方式一:监听端口号,此方式需要先在linux上开启nc -lk 端口号服务,之后SparkStreaming可以从此端口拉取到数据,并进行实时处理,代码如下:
import org.apache.spark.streaming.dstream.{DStream, ReceiverInputDStream}
import org.apache.spark.streaming.{Seconds, StreamingContext}
import org.apache.spark.{SparkConf, SparkContext}
object StreamingWordCount {
def main(args: Array[String]): Unit = {
val conf: SparkConf = new SparkConf().setAppName(this.getClass.getSimpleName).setMaster("local[*]")
val sc: SparkContext = new SparkContext(conf)
val ssc: StreamingContext = new StreamingContext(sc, Seconds(5))
val dStream: ReceiverInputDStream[String] = ssc.socketTextStream("linux01", 8888)
val dStream2: DStream[String] = dStream.flatMap(_.split(" "))
val dStream3: DStream[(String, Int)] = dStream2.map((_, 1))
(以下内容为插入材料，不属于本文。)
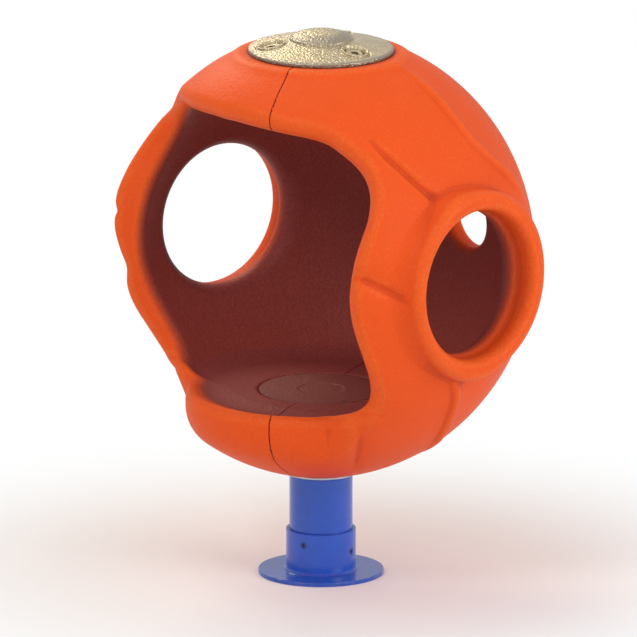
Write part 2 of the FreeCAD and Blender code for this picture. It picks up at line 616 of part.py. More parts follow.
ring_top, ring_t = CAP_Z - TOP_FLANGE_T, 6.0
ring = tube(146.0, 96.0, ring_top - ring_t, ring_top)
save(drill(ring, BOLT_HOLE_R, ring_top - 10, ring_top + 1, CAP_BOLT_R, CAP_BOLT_AZ),
     "cap_backing_ring")
save(group([hex_nut(ring_top - ring_t - NUT_H, az, CAP_BOLT_R) for az in CAP_BOLT_AZ]),
     "cap_nuts")
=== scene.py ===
"""An egg-shaped moulded pod seat with a cast cap, carried by the CAD pieces below it.

The pod's axis is the Z axis and the ground is z = 0. The doorway faces -Y, the two round
windows look to +X and -X, turned a little backwards, and a small round hole looks to +Y.
The shape is described in millimetres as distance functions, negative inside the material,
and meshed in metres. Azimuths are in degrees from -Y, positive towards +X.
"""

import json
import math
from functools import reduce
from itertools import product

import bmesh
import bpy
import numpy as np
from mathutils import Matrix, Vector


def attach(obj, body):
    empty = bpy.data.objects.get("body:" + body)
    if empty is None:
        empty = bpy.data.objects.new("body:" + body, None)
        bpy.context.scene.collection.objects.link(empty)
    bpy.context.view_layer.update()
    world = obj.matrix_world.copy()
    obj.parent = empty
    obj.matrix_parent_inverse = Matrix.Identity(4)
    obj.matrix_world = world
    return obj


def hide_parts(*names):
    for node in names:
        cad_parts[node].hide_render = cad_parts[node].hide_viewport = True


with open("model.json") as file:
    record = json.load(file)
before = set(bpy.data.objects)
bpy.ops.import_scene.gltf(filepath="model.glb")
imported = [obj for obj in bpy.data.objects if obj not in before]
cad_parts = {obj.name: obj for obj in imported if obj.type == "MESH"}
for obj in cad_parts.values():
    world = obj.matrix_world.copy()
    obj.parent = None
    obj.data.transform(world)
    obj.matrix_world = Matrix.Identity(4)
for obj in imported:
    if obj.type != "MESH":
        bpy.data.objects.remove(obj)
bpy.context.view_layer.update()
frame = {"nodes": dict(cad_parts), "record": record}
RAD = np.pi / 180
FAR = 1e3  # a distance safely outside everything

# ---------------------------------------------------------------- dimensions of the pod, mm
CENTRE_Z = 786.0
OUTER_R = 514.0  # the egg's radius and half height
OUTER_HALF = 538.0
WALL = 60.0
SEAT_Z = 455.0
BOTTOM_Z, TOP_Z = 254.0, 1287.0

# rounded disc that fills the shoulder under the cap
SHOULDER_R, SHOULDER_Z, SHOULDER_HALF, SHOULDER_ROUND = 176, 1240, 21, 26

WINDOW_AZIMUTHS = (97.4, -97.4)
WINDOW_Z, WINDOW_R = 795.0, 174.0
COLLAR_R, COLLAR_ROUND = 199, 25.5
COLLAR_REACH = 496.0  # from the pod's axis to the start of the collar's rounding
WINDOW_NEAR = 300  # nothing of a window lies closer to the pod's axis
REAR_Z, REAR_R = 806.0, 73.0

LIP_R = 334.0  # radius of the front below the seat's edge
LIP_WALL = 36
LIP_Z = 463.0  # lower limit of the doorway

SEAM_AZIMUTH = 28.0
GROOVE_HALF, GROOVE_DEPTH = 2.3, 4.5
# square pockets in pairs beside the rear seam
POCKET_HEIGHTS = (520.0, 790.0, 1060.0)
POCKET_HALF, POCKET_OFFSET, POCKET_DEPTH = 21, 45, 47

# bores about the pod's axis: radius, lowest z, highest z, edge rounding
BORES = (
    (62.0, -np.inf, 500.0, 0),
    (132.0, 428.0, 520.0, 0),
    (151.5, 447.0, 520.0, 1.5),
    (72.0, 1150.0, np.inf, 0),
    (150.0, 1150.0, 1251.0, 0),
)

# right half of the doorway's outline: azimuth, height, radius of the wall's middle there
DOOR = (
    (0, 1180, 311), (12, 1179, 312), (33, 1168, 322), (50, 1152, 337), (58.5, 1128, 368),
    (64.5, 1090, 400), (66.5, 1045, 430), (65, 985, 455), (62, 930, 472), (59.6, 870, 482),
    (58.4, 799, 486), (59, 740, 484), (60.6, 690, 478), (63, 636, 462), (65.5, 583, 436),
    (66.8, 535, 405), (65.5, 497, 376), (62.5, 460, 350), (59, 400, 330), (45, 330, 300),
    (25, 300, 290),
)
DOOR_LOW_Z, DOOR_LOW_R = 295.0, 288.0  # the outline's lowest point, at azimuth 0

# raised (+) and sunk (-) lines on both sides: (azimuth, elevation) points, height, width
LINES = (
    (((89, 23.5), (85, 27.5), (81, 31.5), (77.3, 35.4), (72.3, 40.4), (68, 45)), -14, 9.5),
    (((130, 19), (123, 26), (115.5, 33.5), (111, 40), (110, 46), (110, 53), (110.5, 60),
      (111.5, 68)), 13, 12.5),
    (((74.5, 0), (70, 2.4), (66, 4.4), (62, 6.4), (58, 7.6)), -12, 10.5),
    (((92, -24), (97, -32), (100.5, -41), (106, -50), (114, -59)), 12, 10),
    (((67, -25), (65, -33), (64.5, -41), (67, -55), (70, -63)), -8, 13),
)
LINE_SCALE = 500  # radius that turns an angle into a distance from a line

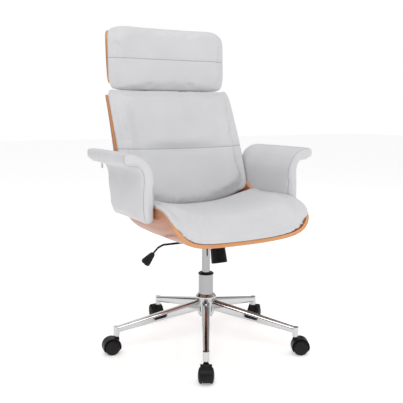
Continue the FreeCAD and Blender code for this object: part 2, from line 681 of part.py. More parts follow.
inner = size("arm_inner")
outer = size("arm_outer")
top = size("arm_top")
under = size("arm_under")
reach = size("arm_reach")
pad_points = [(inner, size("arm_foot"), None), (inner - 1.2, 588, (270, 646)),
              (322, top - 2, None), (reach - 6, top - 1, (reach - 1, top - 3)),
              (reach, top - 9, None), (reach, under + 8, (reach - 2, under + 2)),
              (reach - 8, under, None), (305, under - 1, (287, 621)),
              (outer - 3, 600, None), (outer, size("arm_foot"), None)]
core_points = [(262, 470, None), (258, 590, (276, 633)), (322, 657, None), (336, 657, None),
               (336, 647, None), (322, 647, (284, 627)), (268, 590, None), (272, 470, None)]
arm_length = size("arm_rear_high - arm_front") + 4
core_margin = 16
core_length = size("arm_rear_low - arm_front") - 3 * core_margin
pad_blank = Part.Face(arm_section(pad_points, size("arm_front"))).extrude(Vector(0, arm_length, 0))
core_blank = Part.Face(arm_section(core_points, size("arm_front") + core_margin)).extrude(
    Vector(0, core_length, 0))


def rounded_side(corners, radii):
    """A block whose YZ outline is a polygon with rounded corners."""
    points = [Vector(200, y, z) for y, z in corners]
    edges = []
    ends = []
    for k, corner in enumerate(points):
        before = (points[k - 1] - corner).normalize()
        after = (points[(k + 1) % len(points)] - corner).normalize()
        half_turn = before.getAngle(after) / 2
        run = radii[k] / math.tan(half_turn)
        inward = (before + after).normalize()
        middle = corner + inward * radii[k] * (1 / math.sin(half_turn) - 1)
        edges.append(Part.Arc(corner + before * run, middle, corner + after * run).toShape())
        ends.append((corner + before * run, corner + after * run))
    for k, (_, leave) in enumerate(ends):
        edges.append(Part.LineSegment(leave, ends[(k + 1) % len(ends)][0]).toShape())
    outline = Part.Wire(Part.__sortEdges__(edges))
    return Part.Face(outline).extrude(Vector(200, 0, 0))


arm_outline = rounded_side([(size("arm_front"), size("arm_foot")),
                            (size("arm_rear_low"), size("arm_foot")),
                            (size("arm_rear_high"), top + 2), (size("arm_front"), top + 2)],
                           (16, 34, 9, 6))
pad_solid = pad_blank.common(arm_outline)
bolt_spots = [Vector(0, y, 484) for y in (-70, 50)]
arm_bolt_shapes = [Part.makeCylinder(3, 27, Vector(241, s.y, s.z), Vector(1, 0, 0)).fuse(
    Part.makeCylinder(7, 2.4, Vector(239.4, s.y, s.z), Vector(1, 0, 0))).removeSplitter()
    for s in bolt_spots]
core_solid = core_blank
for tool in arm_bolt_shapes:
    core_solid = core_solid.cut(tool)
pad_solid = pad_solid.cut([core_blank] + arm_bolt_shapes)


def mirrored(shape):
    return shape.mirror(Vector(), Vector(1, 0, 0))


for side, flip in (("left", lambda s: s), ("right", mirrored)):
    keep(shaped(f"arm_core_{side}", flip(core_solid)))
    keep(shaped(f"arm_pad_{side}", flip(pad_solid)))
arm_bolts = keep(group("arm_bolts", arm_bolt_shapes + [mirrored(s) for s in arm_bolt_shapes]))

# A zip slider under each pad near its rear edge, with a pull tab that hangs from it.
tab_spot = Vector(312, 142, under - 1)
slider = Part.makeBox(7, 9, 3.8, tab_spot + Vector(-3.5, -4.5, -3.8)).cut(
    Part.makeCylinder(0.9, 20, tab_spot + Vector(0, -10, -2.2), Vector(0, 1, 0)))
zip_pin = Part.makeCylinder(0.85, 12, tab_spot + Vector(0, -6, -2.2), Vector(0, 1, 0))
tab_plate = Part.makeBox(1.4, 12, 20.6, tab_spot + Vector(-0.7, -6, -22)).cut(
    Part.makeBox(4, 9.6, 8, tab_spot + Vector(-2, -4.8, -8)))
zip_tab = tab_plate.fuse(zip_pin).removeSplitter()
zip_sliders = keep(group("zip_sliders", [slider, mirrored(slider)]))
keep(shaped("zip_tab_left", zip_tab))
keep(shaped("zip_tab_right", mirrored(zip_tab)))

# ---- headrest straps ------------------------------------------------------------------------------
strap_wall = 4
strap_line = [spline_at(shell_middle, w) for w in (11.4, 12.2, 13)]
strap_line += [spline_at(head_middle, w) for w in (0, 0.7, 1.4)]


def strap(x):
    """A bent steel strip behind the two shells, 0.5 mm off their middle lines."""
    back = []
    face = []
    for k, (y, z) in enumerate(strap_line):
        before = strap_line[max(0, k - 1)]
        after = strap_line[min(len(strap_line) - 1, k + 1)]
        run = Vector(0, after[0] - before[0], after[1] - before[1]).normalize()
        out = Vector(0, run.z, -run.y)
        face.append(Vector(x, y, z) + out * 0.5)
        back.append(Vector(x, y, z) + out * (0.5 + strap_wall))
    outline = face + back[::-1]
    strip = Part.Face(Part.makePolygon(outline + outline[:1])).extrude(Vector(32, 0, 0))
    return strip


def strap_screw(x, line_where, line):
    y, z = spline_at(line, line_where)
    ahead = spline_at(line, line_where + 0.05)
    run = Vector(0, ahead[0] - y, ahead[1] - z).normalize()
    out = Vector(0, run.z, -run.y)
    spot = Vector(x, y, z) + out * (strap_wall + 1)
    return Part.makeCylinder(2.5, 12, spot - out * 10, out).fuse(
        Part.makeCylinder(5.5, 2.6, spot, out)).removeSplitter()


strap_sides = (-96, 64)
screw_shapes = [strap_screw(x + 16, where, line) for x in strap_sides
                for where, line in ((11.6, shell_middle), (12.5, shell_middle),
                                    (0.45, head_middle), (1.15, head_middle))]
strap_screws = keep(group("strap_screws", screw_shapes))
headrest_straps = keep(group("headrest_straps", [
    strap(x).cut(screw_shapes) for x in strap_sides]))

bolts_all = arm_bolt_shapes + [mirrored(s) for s in arm_bolt_shapes]
screws_all = [s for s in seat_screws.Shape.Solids]
keep(shaped("seat_shell", shell_shape.cut(bolts_all + screws_all + screw_shapes)))
keep(shaped("headrest_shell", head_shape.cut(screw_shapes)))


# The back cushion's lower corners are trimmed 1 mm clear of the shell's wings.
trim_shift = Vector(0, -0.8, 0.6)
trimmed_back = back_shape.cut(shell_shape.translated(trim_shift)).Solids
keep(shaped("seat_cushion", seat_shape))
keep(shaped("back_cushion", max(trimmed_back, key=lambda solid: solid.Volume)))
keep(shaped("headrest_cushion", head_soft))

# ---- checks and files -------------------------------------------------------------------------------
doc.recompute()
for item in doc.Objects:
    if {"Invalid", "Error"} & set(item.State):
        raise RuntimeError(f"{item.Label} did not build: {item.State}")
os.makedirs("parts", exist_ok=True)
for label, item in parts.items():
    shape = item.Shape
    if shape.isNull() or not shape.isValid() or shape.Volume <= 0:
        raise RuntimeError(f"{label} has no valid solid")
    shape.exportStep(f"parts/{label}.step")
print(f"{len(parts)} pieces written")
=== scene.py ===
import math

import bpy
import numpy as np
from mathutils import Matrix, Vector


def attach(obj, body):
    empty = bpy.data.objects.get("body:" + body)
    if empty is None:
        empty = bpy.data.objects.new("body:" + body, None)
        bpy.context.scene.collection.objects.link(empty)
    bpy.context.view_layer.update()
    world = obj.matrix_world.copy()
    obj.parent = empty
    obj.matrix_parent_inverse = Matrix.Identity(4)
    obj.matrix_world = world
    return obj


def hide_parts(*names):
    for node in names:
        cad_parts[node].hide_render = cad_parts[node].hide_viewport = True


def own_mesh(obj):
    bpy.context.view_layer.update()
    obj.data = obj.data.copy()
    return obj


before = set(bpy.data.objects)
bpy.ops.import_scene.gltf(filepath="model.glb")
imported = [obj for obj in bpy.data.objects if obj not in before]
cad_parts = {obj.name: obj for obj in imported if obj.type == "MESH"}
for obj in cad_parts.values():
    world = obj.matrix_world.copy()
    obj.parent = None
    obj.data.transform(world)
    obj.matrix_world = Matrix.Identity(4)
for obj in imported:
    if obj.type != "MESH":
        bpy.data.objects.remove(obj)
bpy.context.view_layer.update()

# White cushioned swivel chair: moulded plywood shell, headrest, padded arms, chrome base.
# The sitter faces -Y and the wheels stand on z = 0. Lengths in the dictionaries are millimetres.

mm = 0.001
casterCount = 5
print("frame loaded,", len(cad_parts), "nodes")


# ---- nodes and materials

def newMaterial(name):
    material = bpy.data.materials.new(name)
    material.use_nodes = True
    nodes = material.node_tree.nodes
    nodes.clear()
    output = nodes.new("ShaderNodeOutputMaterial")
    shader = nodes.new("ShaderNodeBsdfPrincipled")
    material.node_tree.links.new(shader.outputs[0], output.inputs[0])
    return material, shader


def node(material, kind, inputs=None, **fields):
    made = material.node_tree.nodes.new("ShaderNode" + kind)
    for field, value in fields.items():
        setattr(made, field, value)
    for key, value in (inputs or {}).items():
        socket = made.inputs[key]
        if isinstance(value, bpy.types.NodeSocket):
            material.node_tree.links.new(value, socket)
        else:
            socket.default_value = value
    return made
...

val reduced: DStream[(String, Int)] = dStream3.reduceByKey(_ + _)
reduced.print()
ssc.start()
ssc.awaitTermination()
}
}
方式二:SparkStreaming整合kafka,此方式需要kafka集群正常运行,代码如下:
import org.apache.kafka.clients.consumer.ConsumerRecord
import org.apache.kafka.common.serialization.StringDeserializer
import org.apache.spark.SparkConf
import org.apache.spark.streaming.dstream.{DStream, InputDStream}
import org.apache.spark.streaming.kafka010.{ConsumerStrategies, KafkaUtils, LocationStrategies}
import org.apache.spark.streaming.{Seconds, StreamingContext}
object StreamingKafkaWordCount {
def main(args: Array[String]): Unit = {
val conf: SparkConf = new SparkConf().setAppName(this.getClass.getSimpleName).setMaster("local[*]")
val ssc: StreamingContext = new StreamingContext(conf, Seconds(5))
//因控制台显示的信息类型为Info,信息量太大,好多都是不需要的,故将显示的信息类型设置成WARN,只显示结果信息
ssc.sparkContext.setLogLevel("WARN")
val kafkaParams = Map[String, Object](
"bootstrap.servers" -> "test01:9092,test02:9092,test03:9092",
"key.deserializer" -> classOf[StringDeserializer],
"value.deserializer" -> classOf[StringDeserializer],
"group.id" -> "1",
"auto.offset.reset" -> "earliest",
"enable.auto.commit" -> (true: java.lang.Boolean)
)
val topics = Array("wordcount")
/*
ssc: StreamingContext,
locationStrategy: LocationStrategy,
consumerStrategy: ConsumerStrategy[K, V]
*/
//此处为创建原始的DStream,使用KafkaUtils静态对象调用createDirectStream方法.此方式调用的是Kafka底层的API,Consumer直连Leader,效率更高
val value: InputDStream[ConsumerRecord[String, String]] = KafkaUtils.createDirectStream(
//参数一:StreamingContext对象
ssc,
//参数二:位置策略,将kafka与Worker设置在同一台机器,这样拉取,处理数据的效率会变高
LocationStrategies.PreferConsistent,
//参数三:消费者策略,需要传入两个参数,参数1是消费kafka中得哪些topic,参数2是kafka的一些配置参数
ConsumerStrategies.Subscribe[String, String](topics, kafkaParams)
)
//此处需要进行一次map,不然程序运行会报object not serializable异常,这是因为上一步中的InputStream中存放的数据为ConsumerRecord类型,此类型没有序列化,故需要单独将Key或Value取出来再打印
val value1: DStream[String] = value.map(cr => {
cr.value()
})
value1.print()
ssc.start()
ssc.awaitTermination()
}
}